Employee spotlight: Anne Grant

“To be perfectly honest, I did not choose libraries. Libraries chose me.”

That’s what librarian Anne Grant says when asked about the path that led her to a career in librarianship. Grant’s original career goal was to teach, specifically to become a history teacher. After earning her bachelor’s in history from Western Carolina University, Grant came to Clemson for graduate school and had the opportunity to attend the University of Aberdeen in Scotland to earn a post-graduate diploma in Scottish and Irish studies. It was at Aberdeen that she realized she might want to change her plans to focus more on teaching and less on research. She decided she wasn’t cut out to pursue a Ph.D. at that point in her life.

Grant had become familiar with Clemson Libraries during graduate school, as she worked as a graduate assistant in the Faculty Senate office, which was located in Cooper Library at the time. When she started looking for a job, people encouraged her to apply at the library. It took five tries, but she finally landed a job with the Libraries in 2001 working in both reference and acquisitions.

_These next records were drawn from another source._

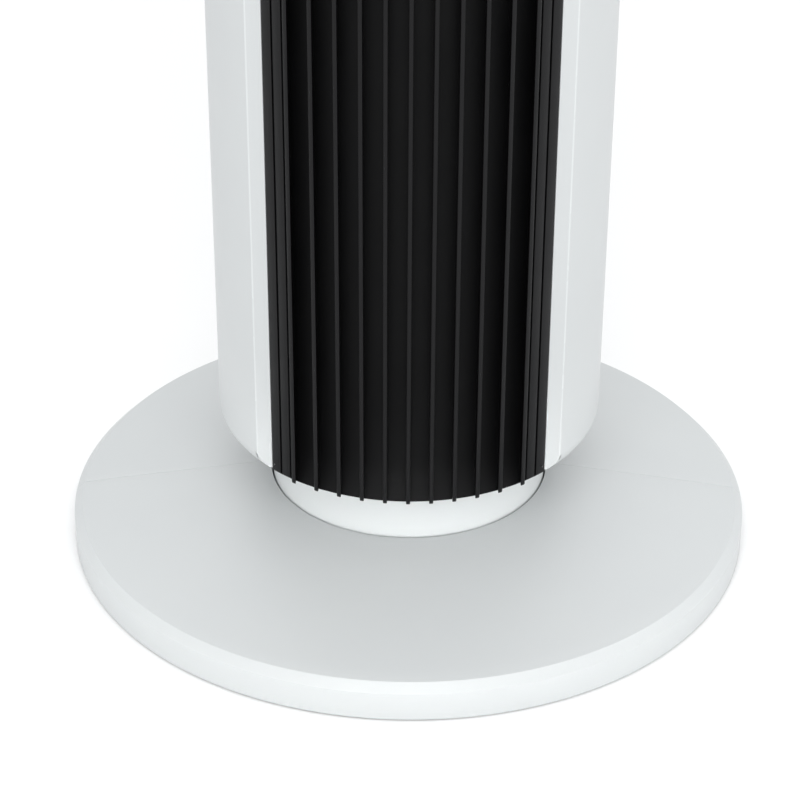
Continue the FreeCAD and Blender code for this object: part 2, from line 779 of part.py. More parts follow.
def makeCap():
    corner = 8 * (1 - math.sqrt(0.5))
    shell = turned((innerRadius, capJoint + 0.15), [
        (bodyRadius, capJoint + 0.15),
        (bodyRadius, bodyTop - 8),
        ((bodyRadius - corner, bodyTop - corner), (bodyRadius - 8, bodyTop)),
        (panelRadius + 0.3, bodyTop),
        (panelRadius + 0.3, panelBottom),
        (panelRadius - 4, panelBottom),
        (panelRadius - 4, panelBottom - 2.5),
        (bodyRadius - 9, bodyTop - 7),
        (innerRadius, bodyTop - 12),
    ])
    spigot = tube(innerRadius - 2.3, innerRadius - 0.2, capJoint - 6, capJoint + 4)
    joint = tube(innerRadius - 2.3, innerRadius + 1, capJoint + 0.15, capJoint + 4)
    posts = [rod(4, boardTop, panelBottom, x, y) for x, y in boardPosts()]
    arms = []
    for x, y in boardPosts():
        reach = math.hypot(x, y)
        arm = box(reach, panelRadius + 2, -2, 2, panelBottom - 3, panelBottom)
        arm.rotate(Vector(0, 0, 0), Vector(0, 0, 1), math.degrees(math.atan2(y, x)))
        arms.append(arm)
    whole = fuse([shell, spigot, joint] + posts + arms)
    save("top_cap", cut(whole, [rod(1.3, 930, panelBottom - 1, x, y) for x, y in boardPosts()]))


def boardPosts():
    return [(-46.0, -20.0), (46.0, -20.0), (-34.0, 34.0), (34.0, 34.0)]


def buttonSpots():
    return [polar(buttonCircle, 270 + buttonSpacing * i) for i in (-2, -1, 0, 1, 2)]


def makePanel():
    plate = rod(panelRadius, panelBottom, panelTop)
    holes = [rod(buttonRadius + 0.3, 900, 970, x, y) for x, y in buttonSpots()]
    window = box(-lensX - 0.2, lensX + 0.2, lensFront - 0.2, lensRear + 0.2, 900, 970)
    save("control_panel", cut(plate, holes + [window]))
    lens = box(-lensX, lensX, lensFront, lensRear, panelBottom, panelTop)
    flange = box(-26, 26, 4, 26, panelBottom - 1.5, panelBottom)
    save("display_lens", lens.fuse(flange))
    board = box(-52, 52, -46, 40, boardTop - boardThickness, boardTop).common(rod(panelRadius, 900, 970))
    switches = [box(x - 3, x + 3, y - 3, y + 3, boardTop - 0.1, boardTop + 3.9) for x, y in buttonSpots()]
    display = box(-20, 20, 8, 22, boardTop - 0.1, panelBottom - 1.6)
    holes = [rod(1.6, 900, 970, x, y) for x, y in boardPosts()]
    save("control_board", cut(fuse([board, display] + switches), holes))
    screws = [screw(x, y, boardTop - 3.6, 953, 2.8, 1.25, 2.0) for x, y in boardPosts()]
    save("board_screws", screws)
    names = ("power", "speed", "mode", "timer", "swing")
    for name, (x, y) in zip(names, buttonSpots()):
        key = turned((0.0, panelBottom - 1.6), [
            (buttonRadius + 1.5, panelBottom - 1.6),
            (buttonRadius + 1.5, panelBottom - 0.2),
            (buttonRadius, panelBottom - 0.2),
            (buttonRadius, panelTop),
            ((buttonRadius - 0.3, panelTop + 0.5), (buttonRadius - 0.8, panelTop + 0.8)),
            (0.0, panelTop + 0.8),
        ])
        key.translate(Vector(x, y, 0))
        save("button_" + name, key.fuse(rod(2.0, boardTop + 5.0, panelBottom - 1, x, y)))


def makePowerBoard():
    rear = powerBoardRear - 0.1
    board = box(14, 58, powerBoardFront, powerBoardRear, floorPlateTop, powerBoardTop)
    coil = box(20, 44, rear, -26, 76, 100)
    relay = box(20, 34, rear, -26, 108, 128)
    terminals = box(38, 54, rear, -28, 112, 140)
    save("power_board", fuse([board, coil, relay, terminals]))


makeBase()
makeCordInlet()
makePedestal()
makeOscillationGears()
makeTowerFloor()
makeSwingDrive()
makeFrontHousing()
makeRearHousing()
makeIntakeGrille()
makeHandGrip()
makeFrontGrille()
makeAirPath()
makeDecks()
makeMotor()
makeWheel()
makeCap()
makePanel()
makePowerBoard()
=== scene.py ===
import json
import math
import bmesh
import bpy
from mathutils import Matrix, Vector


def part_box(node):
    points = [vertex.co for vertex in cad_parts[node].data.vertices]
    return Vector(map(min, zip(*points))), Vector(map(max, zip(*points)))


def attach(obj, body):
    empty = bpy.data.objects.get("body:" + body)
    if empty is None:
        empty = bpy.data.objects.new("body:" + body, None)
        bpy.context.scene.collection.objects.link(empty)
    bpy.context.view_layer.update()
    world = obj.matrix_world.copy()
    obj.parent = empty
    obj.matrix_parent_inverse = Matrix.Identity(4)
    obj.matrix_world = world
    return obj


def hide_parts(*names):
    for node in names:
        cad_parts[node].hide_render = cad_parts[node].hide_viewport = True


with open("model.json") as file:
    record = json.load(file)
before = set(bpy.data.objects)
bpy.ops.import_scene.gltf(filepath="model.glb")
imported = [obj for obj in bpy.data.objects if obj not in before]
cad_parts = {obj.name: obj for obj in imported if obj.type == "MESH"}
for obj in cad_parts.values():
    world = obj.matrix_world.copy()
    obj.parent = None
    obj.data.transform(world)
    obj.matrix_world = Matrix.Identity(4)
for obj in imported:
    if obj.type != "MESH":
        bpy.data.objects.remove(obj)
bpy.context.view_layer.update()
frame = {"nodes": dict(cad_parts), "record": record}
nodes = frame["nodes"]
mm = 0.001
noiseLow, noiseHigh = 0.3, 0.7    # where the noise values of a pattern mostly lie
print("frame loaded with", len(nodes), "nodes")


def linearColour(hexText):
    channels = [int(hexText[i:i + 2], 16) / 255 for i in (1, 3, 5)]
    linear = [c / 12.92 if c <= 0.04045 else ((c + 0.055) / 1.055) ** 2.4 for c in channels]
    return tuple(linear) + (1.0,)


def addNode(material, kind, settings=None, links=None):
    # settings: a socket name or a property of the node; links: socket name -> (node, output name)
    node = material.node_tree.nodes.new(kind)
    for key, value in (settings or {}).items():
        if key in node.inputs:
            node.inputs[key].default_value = value
        else:
            setattr(node, key, value)
    for key, (source, output) in (links or {}).items():
        material.node_tree.links.new(source.outputs[output], node.inputs[key])
    return node


def newMaterial(name):
    material = bpy.data.materials.new(name)
    material.use_nodes = True
    material.node_tree.nodes.clear()
    return material


def finishMaterial(material, shader):
    output = addNode(material, "ShaderNodeOutputMaterial")
    material.node_tree.links.new(shader.outputs[0], output.inputs["Surface"])
    return material


def mouldedPlastic(name, look):
    # injection moulded plastic: a fine spark grain, and a slow change of gloss where the tool was polished
    material = newMaterial(name)
    place = addNode(material, "ShaderNodeTexCoord")
    grain = addNode(material, "ShaderNodeTexNoise",
                    {"Scale": 1 / (look["grainSize"] * mm), "Detail": 2.0, "Roughness": 0.5},
                    {"Vector": (place, "Object")})
    clouds = addNode(material, "ShaderNodeTexNoise",
                     {"Scale": 1 / (look["cloudSize"] * mm), "Detail": 3.0, "Roughness": 0.55},
                     {"Vector": (place, "Object")})
    gloss = addNode(material, "ShaderNodeMapRange",
                    {"From Min": noiseLow, "From Max": noiseHigh,
                     "To Min": look["roughness"] - look["glossChange"],
                     "To Max": look["roughness"] + look["glossChange"]},
                    {"Value": (clouds, "Fac")})
    tint = addNode(material, "ShaderNodeMix", {"data_type": "RGBA"}, {"Factor": (clouds, "Fac")})
    tint.inputs[6].default_value = linearColour(look["colour"])
    tint.inputs[7].default_value = linearColour(look["shade"])
    bump = addNode(material, "ShaderNodeBump",
                   {"Strength": look["bump"], "Distance": look["grainDepth"] * mm},
                   {"Height": (grain, "Fac")})
    shader = addNode(material, "ShaderNodeBsdfPrincipled",
                     {"IOR": look["ior"], "Specular IOR Level": look.get("specular", 0.5)},
                     {"Roughness": (gloss, "Result"), "Normal": (bump, "Normal")})
    material.node_tree.links.new(tint.outputs[2], shader.inputs["Base Color"])
    return finishMaterial(material, shader)


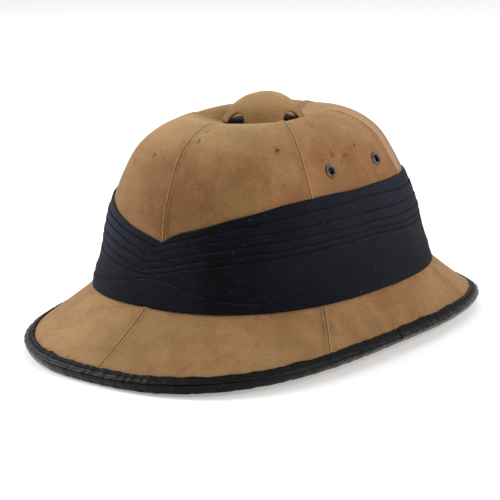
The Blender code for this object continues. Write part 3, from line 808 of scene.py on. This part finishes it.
def body_piece():
    """The pith body, smooth, with its hollow open and its eyelet holes clear."""
    degrees = np.linspace(0, 360, 145)[:-1]
    places = np.linspace(0.0, EDGE_PLACE, 96)
    grid = np.broadcast_to(degrees[:, None], (len(degrees), len(places)))
    points, normals = skin(grid, places)
    thick = PITH + (PITH_AT_EDGE - PITH) * ramp(places, FOOT_PLACE, EDGE_PLACE)
    outer = points - normals * (CLOTH + GAP + 0.0004)
    inner = points - normals * (CLOTH + GAP + thick)[None, :, None]
    ring = np.concatenate((outer, inner[:, ::-1]), axis=1)
    keep = clear_of_eyelets(ring)
    piece = grid_piece("body", ring, pith, close_u=True, close_v=True, keep=keep)
    dress(piece, "pith_body")


# Columns: degrees to the right, negative to the left, from where each line turns at the front, then heights
# above the floor in mm of the wrap's top edge, of its five folds and of its lower turn's upper edge
WRAP_LINES = (
    (-180, 99.0, 91.5, 84.0, 77.0, 71.0, 65.5, 41.0),
    (-90, 99.8, 92.5, 85.0, 78.0, 71.5, 65.0, 41.0),
    (-56, 98.8, 91.5, 84.5, 78.0, 71.5, 64.5, 42.0),
    (-38, 93.4, 87.3, 80.8, 75.0, 69.3, 61.8, 43.8),
    (-28, 87.5, 83.0, 77.8, 71.8, 66.3, 60.0, 45.8),
    (-16, 81.1, 77.6, 72.5, 67.4, 62.0, 57.0, 48.4),
    (-6, 77.0, 73.6, 68.0, 63.4, 58.6, 55.4, 51.6),
    (0, 74.7, 71.3, 65.6, 61.2, 57.2, 55.0, 53.8),
    (8, 80.7, 75.0, 69.6, 63.8, 59.4, 56.6, 53.0),
    (20, 86.4, 79.7, 75.0, 69.0, 63.8, 60.8, 49.3),
    (32, 92.2, 84.9, 79.6, 73.4, 68.2, 64.8, 44.9),
    (44, 96.7, 89.1, 82.8, 77.0, 71.6, 67.9, 42.8),
    (56, 99.9, 91.9, 84.6, 78.9, 73.4, 69.9, 41.6),
    (68, 100.5, 92.9, 84.8, 79.3, 74.0, 70.4, 41.0),
    (90, 99.7, 93.0, 84.4, 78.4, 74.0, 70.3, 41.0),
    (120, 99.8, 91.4, 83.0, 76.6, 71.2, 67.6, 41.0),
    (180, 99.0, 91.5, 84.0, 77.0, 71.0, 65.5, 41.0),
)
WRAP_TURNS = (0.0, -2.5, -3.5, -5.0, -6.0, -4.0, -1.0)
WRAP_STAND = 0.0015
WRAP_STEP = 0.00062
WRAP_BELLY = 0.0550
WRAP_FOOT = 0.0382
WRAP_FOOT_OUT = 0.0080


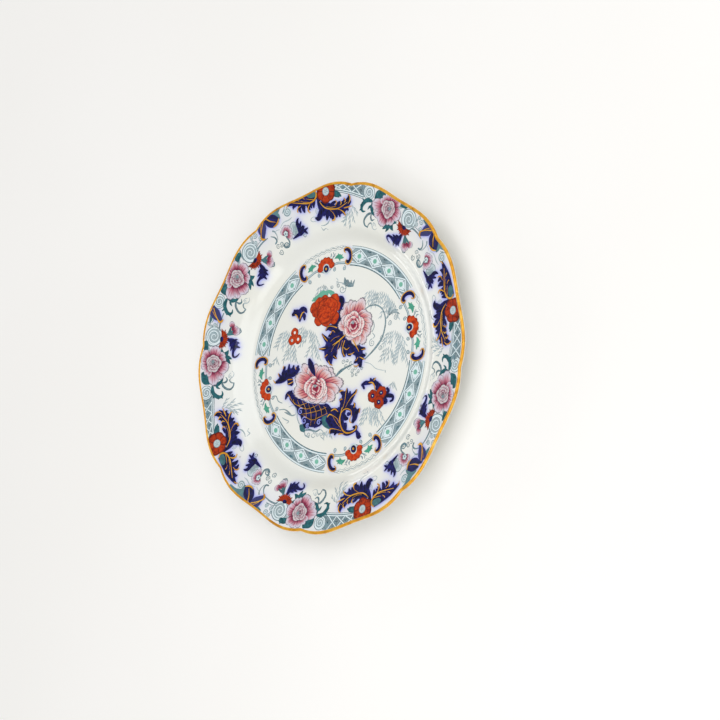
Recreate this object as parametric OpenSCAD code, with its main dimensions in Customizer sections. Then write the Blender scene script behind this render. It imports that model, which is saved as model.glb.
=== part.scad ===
// China dinner plate with a scalloped, gilded edge and coloured decoration.
// The plate lies on its foot ring: origin at the centre of the resting plane, +Z up.
// Angles run anticlockwise from +X. One dip in the edge points along +X.

/* [Plate] */
// Radius of the plate at the top of a scallop
crest_radius = 127; // [120:0.5:134]
// How much lower the edge is halfway between two crests
scallop_drop = 2.8; // [1:0.1:3.5]
// How deep each small nick in the edge is below its crests
nick_depth = 1.9; // [1:0.1:2.5]
// Number of nicks around the edge
nick_count = 8; // [6:1:10]
// Height of the flat well face above the table
well_height = 7.5; // [6.5:0.1:9]
// Height of the face at the edge above the well face
rim_rise = 13.6; // [10:0.1:16]
// Radius where the flat well ends
well_radius = 83; // [81:0.5:85]
// Radius where the straight rim begins
rim_start = 98; // [96:0.5:99]
// Part of the rise that the curved shoulder makes
shoulder_share = 0.61; // [0.4:0.01:0.7]
// Thickness of the well, measured upright
wall = 4.5; // [3.8:0.1:5]
// Thickness at the edge, measured upright
edge_wall = 2.6; // [2.2:0.1:3.2]

/* [Foot ring] */
// Outer radius of the foot ring
foot_radius = 78; // [74:0.5:80]
// Width of the foot ring
foot_width = 5; // [4:0.5:7]
// Rounding of the foot ring's lower edges
foot_round = 1.2; // [0.5:0.1:1.8]

/* [Coatings] */
// Thickness of the glaze
glaze = 0.3; // [0.25:0.05:0.4]
// Thickness of the print, enamel and gold
enamel = 0.25; // [0.2:0.05:0.4]
// Width of the gold band on the face
gilt_width = 2; // [1.5:0.1:3]

/* [Rim decoration] */
// Direction and distance of each red rim flower
flower_spots = [[101.3, 121.3], [19.3, 117.7], [-62.2, 117.8], [-143.5, 119]];
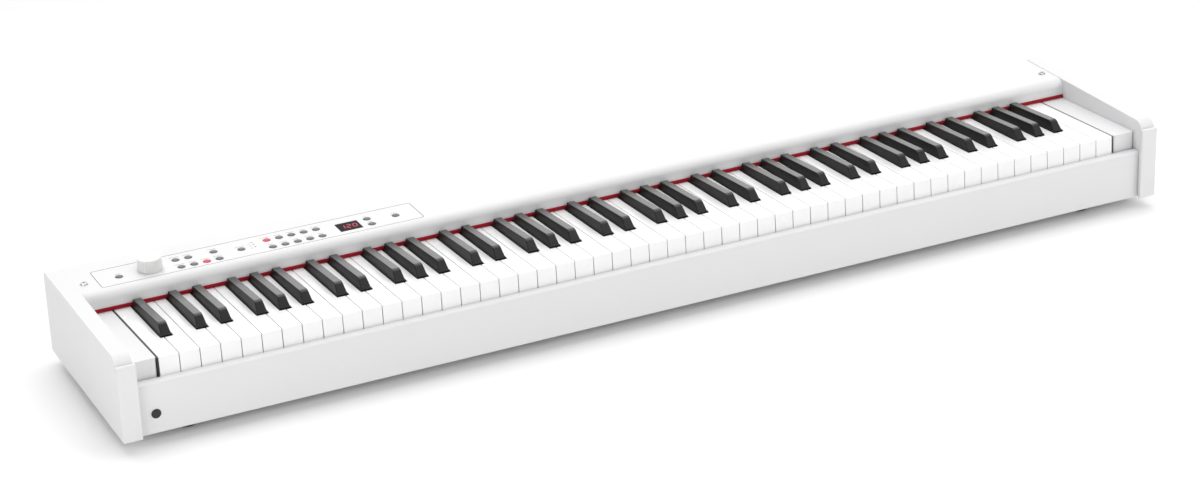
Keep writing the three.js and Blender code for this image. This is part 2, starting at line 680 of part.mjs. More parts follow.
addCheeks();
addBottomBoard();
addFeet();
addKeySlip();
addKeyBlocks();
addTopPanel();
addFelt();
addRearPanels();
addKeyFrame();
addKeys();
addButtons();
addKnob();
addDisplay();
addScrews();
addBoards();
addHeadphoneJack();
addRearSockets();

export default piano;
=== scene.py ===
"""The looks of a slim 88-key digital piano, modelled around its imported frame."""

import json
import math

import bmesh
import bpy
from mathutils import Matrix, Vector


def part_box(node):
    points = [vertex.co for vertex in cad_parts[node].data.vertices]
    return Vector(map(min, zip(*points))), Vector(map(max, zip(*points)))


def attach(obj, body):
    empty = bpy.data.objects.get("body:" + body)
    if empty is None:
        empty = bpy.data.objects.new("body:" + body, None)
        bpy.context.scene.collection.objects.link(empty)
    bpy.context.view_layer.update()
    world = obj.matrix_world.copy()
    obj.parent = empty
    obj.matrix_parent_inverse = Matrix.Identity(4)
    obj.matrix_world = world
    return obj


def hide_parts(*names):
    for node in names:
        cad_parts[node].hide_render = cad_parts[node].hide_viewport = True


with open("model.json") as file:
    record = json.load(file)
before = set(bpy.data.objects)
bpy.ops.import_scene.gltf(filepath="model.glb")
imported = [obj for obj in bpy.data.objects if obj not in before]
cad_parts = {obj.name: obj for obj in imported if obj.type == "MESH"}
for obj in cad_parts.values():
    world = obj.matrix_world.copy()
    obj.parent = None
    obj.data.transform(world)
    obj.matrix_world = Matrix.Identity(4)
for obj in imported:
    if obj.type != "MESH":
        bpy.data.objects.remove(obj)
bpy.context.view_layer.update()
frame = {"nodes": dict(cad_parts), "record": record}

bl_info = {
    "name": "Slim Digital Piano",
    "version": (1, 0, 0),
    "blender": (4, 5, 0),
    "location": "View3D > Sidebar > Piano",
    "description": "Models the case, keys and controls of a slim digital piano",
    "category": "Object",
}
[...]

Some of her colleagues in the library encouraged her to get her library science degree so that she would have more opportunities for career growth in the Libraries, so she went back to school to earn her Master of Library and Information Science degree from the University of Alabama. After finishing that degree, she moved into the role of education librarian, and she has been on the faculty ever since.

Despite her misgivings about going into academia during graduate school, Grant did go on to earn her Ph.D. She graduated in December 2024 with a Ph.D. in learning sciences from Clemson’s College of Education.

Grant now serves as the research librarian for history, geography, philosophy and religion, and languages. She also serves as instruction coordinator and recently took on a new role as AI literacy coordinator. Her role is to help coordinate people across campus who are working with AI and to help students, faculty and staff understand the power of AI as well as its limitations.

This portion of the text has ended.